What Acceptance Actually Looks Like
It doesn’t look like confidence. It doesn’t look like the absence of pain. It looks more like this: you think about the thing you gave up, and you feel the weight of it, and you don’t flinch. You don’t rush to justify. You don’t build a case for why it was necessary. You just let the weight sit there, and you carry it, and you notice that carrying it has become something you can do.
The astronauts who return from long-duration missions and reintegrate well are not the ones who declare the mission was worth every sacrifice. They’re the ones who say, quietly, that it cost more than they expected, and they would probably do it again, and they understand if that doesn’t make sense to anyone else.
That’s not a contradiction. That’s a whole person talking.
The Letter You Didn’t Know You Needed
If you chose something enormous, if you left a relationship or a city or a career or a version of yourself that was safe and known, if you’ve spent years since then wondering whether the ache means you made a mistake: it doesn’t.
The ache means the thing you left had value. That’s all. It means you are a person capable of loving what you gave up, which is the same capacity that allowed you to pursue what you chose. You can’t have one without the other.
The people who feel nothing after enormous choices are not the brave ones. They’re the dissociated ones. The ache is not a bug. It is the tax on a life lived with actual stakes.
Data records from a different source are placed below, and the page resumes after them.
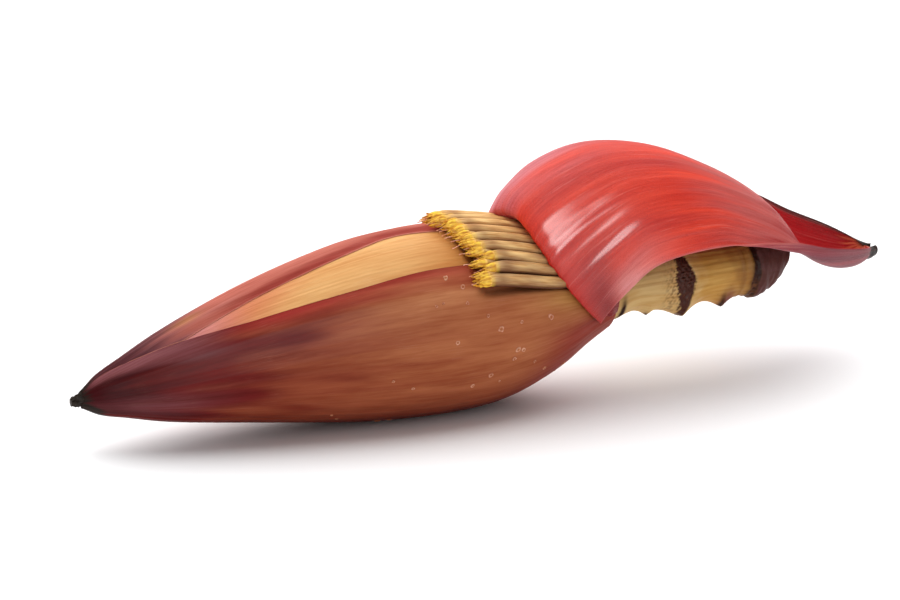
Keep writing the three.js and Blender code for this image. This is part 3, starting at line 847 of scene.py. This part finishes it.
# The bare scar is a lozenge: where its two edges lie along x and how far round the stalk, and how much
# each has closed in at SCAR_REACH degrees from there.
SCAR_START, SCAR_START_MIDDLE, SCAR_START_CLOSING = 96.6, 80, 3.4
SCAR_END, SCAR_END_MIDDLE, SCAR_END_CLOSING = 106.5, 82, 5.0
SCAR_REACH = 80
SCAR_SUNK = 0.35
CORK_GRIT = 0.28
CRACK_DEPTH = 0.9
STUB_WRINKLES = 0.22
END_SLANT = 4
STALK_ROWS = 260
STALK_COLUMNS = 180
STALK_CREAM = (218, 184, 124)
STALK_GOLD = (206, 160, 84)
STALK_TAN = (138, 88, 44)
CORK_DARK = (48, 20, 12)
SCAR_BROWN = (78, 40, 30)
CORK = (110, 70, 44)
END_PURPLE = (92, 54, 52)
SPUR_PINK = (132, 78, 66)
STALK_STREAK = (238, 222, 200)
STALK_FLECK = (104, 66, 38)


def stalk_rings():
    """Rings along the stem: the radius follows STALK_RADIUS with a bell for every scar, low ribs, corky
    roughness on the scars, a crack before the collar's end, and a slanted last face."""
    along = STALK_START_X + (STALK_END_X - STALK_START_X) * np.linspace(0, 1, STALK_ROWS)
    round_share = np.linspace(0, 1, STALK_COLUMNS, endpoint=False)
    x, angle = np.meshgrid(along, 360 * round_share, indexing="ij")
    turn = np.radians(angle)
    radius = course(STALK_RADIUS, x)
    for at, toward, height, length, width in STALK_SCARS:
        bell = np.exp(-np.abs((x - at) / length) ** 1.25 - (apart(angle, toward) / width) ** 2)
        radius = radius + height * bell
    around = np.stack([x, 11 * np.cos(turn), 11 * np.sin(turn)], -1)
    warp = ripple(around, 7, seed=41)
    grit = ripple(around, 1.4, seed=42)
    scar_low = SCAR_START + SCAR_START_CLOSING * np.abs(apart(angle, SCAR_START_MIDDLE)) / SCAR_REACH
    scar_high = SCAR_END - SCAR_END_CLOSING * np.abs(apart(angle, SCAR_END_MIDDLE)) / SCAR_REACH
    big = rise(x + 0.7 * grit, scar_low - 0.8, scar_low + 0.8)
    big = big * (1 - rise(x + 0.4 * grit, scar_high - 0.5, scar_high + 0.5))
    fringe = hump(x, 95.2, 3.0) * hump(angle, 105, 60) * rise(grit, -0.6, 0.9)
    mark = hump(x + 0.02 * (angle - 120), 72.4, 1.2) * hump(angle, 122, 26)
    crack = hump(x + 0.2 * warp, 135.4 + 0.5 * np.cos(turn), 1.9)
    spur = hump(x, 123.6, 3.6) * hump(apart(angle, 152), 0, 26)
    spur_dark = hump(x, 121.6, 1.1) * hump(apart(angle, 158), 0, 24)
    thorn = hump(x, 87, 1.3) * hump(angle, 162, 9)
    stub = rise(x + 0.3 * warp, 136.2, 137.2)
    corky = np.clip(big + 0.6 * fringe + 0.8 * mark + 0.6 * crack, 0, 1)
    ribs = 0.08 * np.cos(17 * turn + 0.4 * warp) + 0.05 * np.cos(31 * turn)
    ring = 0.25 * hump(x, 129.8, 0.7) + 0.2 * hump(x, 133.2, 0.6)
    radius = radius + ribs * (1 - stub) - SCAR_SUNK * big + CORK_GRIT * grit * corky
    radius = radius - CRACK_DEPTH * crack + ring
    radius = radius + STUB_WRINKLES * ripple(around / (1, 3, 3), 2.6, seed=43) * stub
    slant = END_SLANT * rise(x, 144, STALK_END_X) * np.cos(turn)
    height = course(AXIS_HEIGHT, x) + STALK_RISE * rise(x, BUD_NECK_X, 82) + radius * np.cos(turn)
    rings = np.stack([x + slant, -radius * np.sin(turn), height], -1)
    skin = lay(tone(STALK_CREAM), tone(STALK_GOLD), rise(x + 2 * warp, 103, 112))
    skin = lay(skin, tone(STALK_TAN), rise(x + 2 * warp, 120, 130) * 0.55)
    skin = lay(skin, tone(CORK), 0.3 * hump(x, 129.4, 1.1) + 0.4 * fringe * 1.6)
    skin = lay(skin, tone(SPUR_PINK), spur * 1.1)
    skin = lay(skin, tone(CORK_DARK), np.clip(spur_dark + mark * 1.4 + crack * 1.6 + thorn, 0, 1))
    fibrous = crack * rise(angle, 92, 122) * (0.6 + 0.4 * grit)
    skin = lay(skin, tone(CORK), fibrous * (1 - rise(angle, 250, 260)))
    skin = lay(skin, tone(SCAR_BROWN), big)
    skin = lay(skin, tone(CORK), big * rise(grit, 0.6, 1.3) * 0.3)
    skin = lay(skin, tone(END_PURPLE), stub)
    fibre = np.stack([x, 11 * np.cos(turn), 11 * np.sin(turn)], -1)
    return rings, skin, fibre


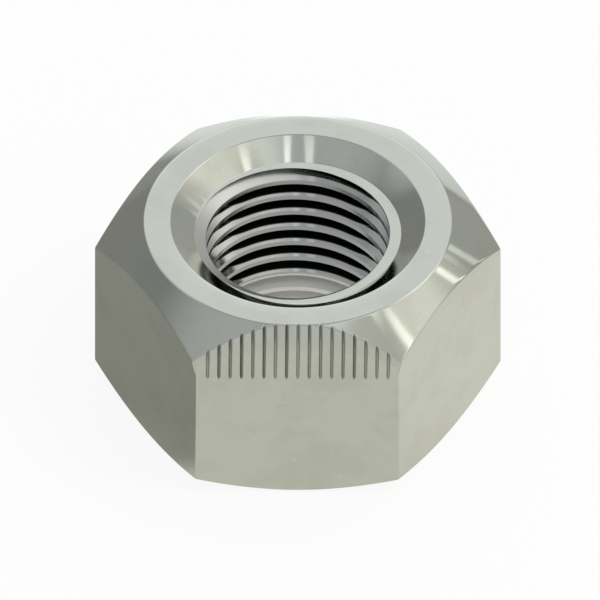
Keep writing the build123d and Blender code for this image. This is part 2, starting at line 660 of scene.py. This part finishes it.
def softRoom():
    r = roomLook
    world = bpy.data.worlds.new("softRoom")
    scene.world = world
    world.use_nodes = True
    g = Graph(world.node_tree)
    ray = g.node("ShaderNodeTexCoord", out="Generated")

    def facing(direction):
        return g.node("ShaderNodeVectorMath", {"operation": "DOT_PRODUCT"}, {0: ray, 1: direction}, out="Value")

    height = facing(Vector((0, 0, 1)))

    def above(elevation):
        edge = sin(radians(elevation))
        return g.smooth(height, edge - r["endSoft"], edge + r["endSoft"])

    level = r["plain"]
    for azimuth, elevation, full, fade, gain in r["patches"]:
        level = level + g.smooth(facing(aimed(azimuth, elevation)), cos(radians(fade)), cos(radians(full))) * gain
    for azimuth, half, low, high, gain in r["strips"]:
        across = abs(facing(aimed(azimuth + 90, 0)))
        near = g.fading(across, *(sin(radians(half * share)) for share in r["stripSoft"]))
        inFront = g.smooth(facing(aimed(azimuth, 0)), 0.0, 0.1)
        level = level + near * inFront * above(low) * (1 - above(high)) * gain
    seen = g.node("ShaderNodeLightPath", out="Is Camera Ray")
    tint = g.mixColour(g.smooth(facing(aimed(*r["warmAim"])), *r["warmEdge"]), r["cool"], r["warm"])
    tint = g.mixColour(g.smooth(height, *r["lowEdge"]), tint, r["low"])
    lit = g.node("ShaderNodeBackground", None, {"Color": g.mixColour(1.0, tint, level, "MULTIPLY")})
    white = g.node("ShaderNodeBackground", None, {"Color": (1, 1, 1, 1)})
    shader = g.node("ShaderNodeMixShader", None, {0: seen, 1: lit, 2: white})
    g.node("ShaderNodeOutputWorld", None, {"Surface": shader})


keyLamp = {"aim": (-15, 54), "distance": 0.45, "size": 0.14, "watts": 0.3}


def hangLamp():
    k = keyLamp
    light = bpy.data.lights.new("keyLamp", "AREA")
    light.shape, light.size, light.energy = "SQUARE", k["size"], k["watts"]
    hung = bpy.data.objects.new("keyLamp", light)
    way = aimed(*k["aim"])
    hung.location = way * k["distance"]
    hung.rotation_euler = way.to_track_quat("Z", "Y").to_euler()
    hung.visible_camera = hung.visible_glossy = False  # the room's bright patches stand for it
    scene.collection.objects.link(hung)


cameraLook = {
    "azimuth": 0.3,
    "elevation": 42.8,
    "width": 0.02897,  # metres across the picture
    "aim": (0.000106, 0.0, 0.0048),
    "distance": 0.4,
}


def setCamera():
    c = cameraLook
    lens = bpy.data.cameras.new("viewCamera")
    lens.type, lens.ortho_scale = "ORTHO", c["width"]
    lens.clip_start, lens.clip_end = 0.01, 5.0
    camera = bpy.data.objects.new("viewCamera", lens)
    back = aimed(c["azimuth"] - 90, c["elevation"])
    camera.location = Vector(c["aim"]) + back * c["distance"]
    camera.rotation_euler = back.to_track_quat("Z", "Y").to_euler()
    scene.collection.objects.link(camera)
    scene.camera = camera


setCamera()
paleFloor()
softRoom()
hangLamp()
print("room, lamp and camera set")

nut = buildNut()
nut.data.materials.append(satinSteel())
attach(nut, "root")
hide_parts("nut_body")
You did not choose wrong. You chose, and it cost something, and the cost has been speaking to you in a language you’ve been interpreting as doubt. It’s not doubt. It’s love, directed at something that no longer exists, looking for a place to land.
Let it land. Let it sit. Let it be what it is without making it mean what it doesn’t.
The ache is not the problem. The ache is the proof that you were alive for the whole thing.